O ser humano policial é a essência da instituição. Dessa forma, quando os homens adoecem, a organização perde produtividade e qualidade nos seus serviços prestados. Imagine, então, o impacto que essa enfermidade generalizada está causando em um órgão que baseia seu bom desempenho na proatividade do policial.
Apesar disso, podemos assegurar que não houve e nem haverá qualquer alteração nas rotinas, condutas e protocolos adotados pelo policial rodoviário, pelo profissionalismo e comprometimento demonstrado durante os seus 87 anos existência.
Vislumbramos, apenas, uma mudança no sentimento interno do PRF que deixou de ser um trabalhador proativo e passou a ser um indivíduo completamente reativo. Para percebermos isso, basta observarmos detidamente qualquer policial rodoviário e notaremos facilmente um olhar atônito, uma aura carregada de tristeza, seguramente o mesmo semblante de uma pessoa quando; perde um ente querido.
Cumpre-nos destacar que não somos paredistas, desordeiros, nem tampouco deixaremos de cumprir nossas rotinas e protocolos orgânicos, pois nunca vacilaremos no cumprimento da nossa missão institucional.
Diante do exposto, gostaria que vossa excelência se sensibilizasse ao compreender que no momento sofremos de uma enfermidade generalizada cujo tratamento depende da valorização do Policial Rodoviário Federal, para que nele subsista motivação e ele possa voltar a ser o guerreiro proativo de outrora.

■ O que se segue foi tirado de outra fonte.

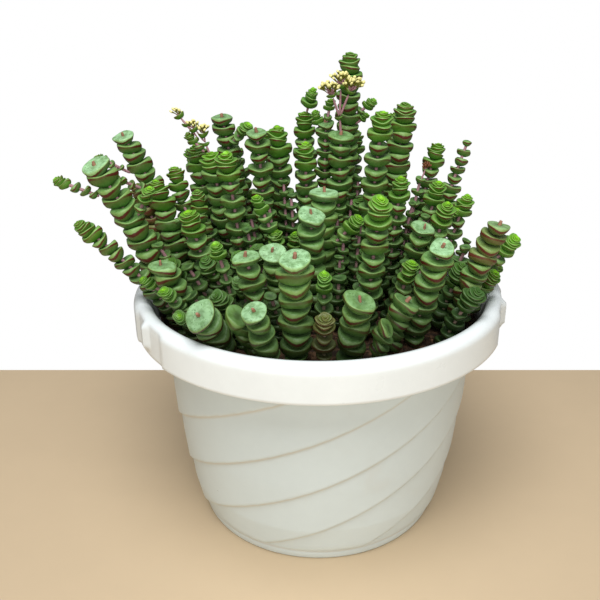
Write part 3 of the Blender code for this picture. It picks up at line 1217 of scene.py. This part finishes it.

Assim, a eminente decisão proferida por este douto julgador aprofunda ainda mais a epidemia desmotivacional que acomete os policiais rodoviários, já que estes batalhadores incansáveis diuturnamente zelam pela ordem, mantendo a paz social em nosso país, mesmo sendo negado a eles direitos fundamentais dos trabalhadores (como os mencionados na apresentação inicial) sendo a decisão desproporcional, uma vez que esses profissionais jamais cogitariam colocar a segurança da sociedade brasileira em risco.
Votos de apreço e estima,
Do singelo Policial Rodoviário Federal, Delta Romeu.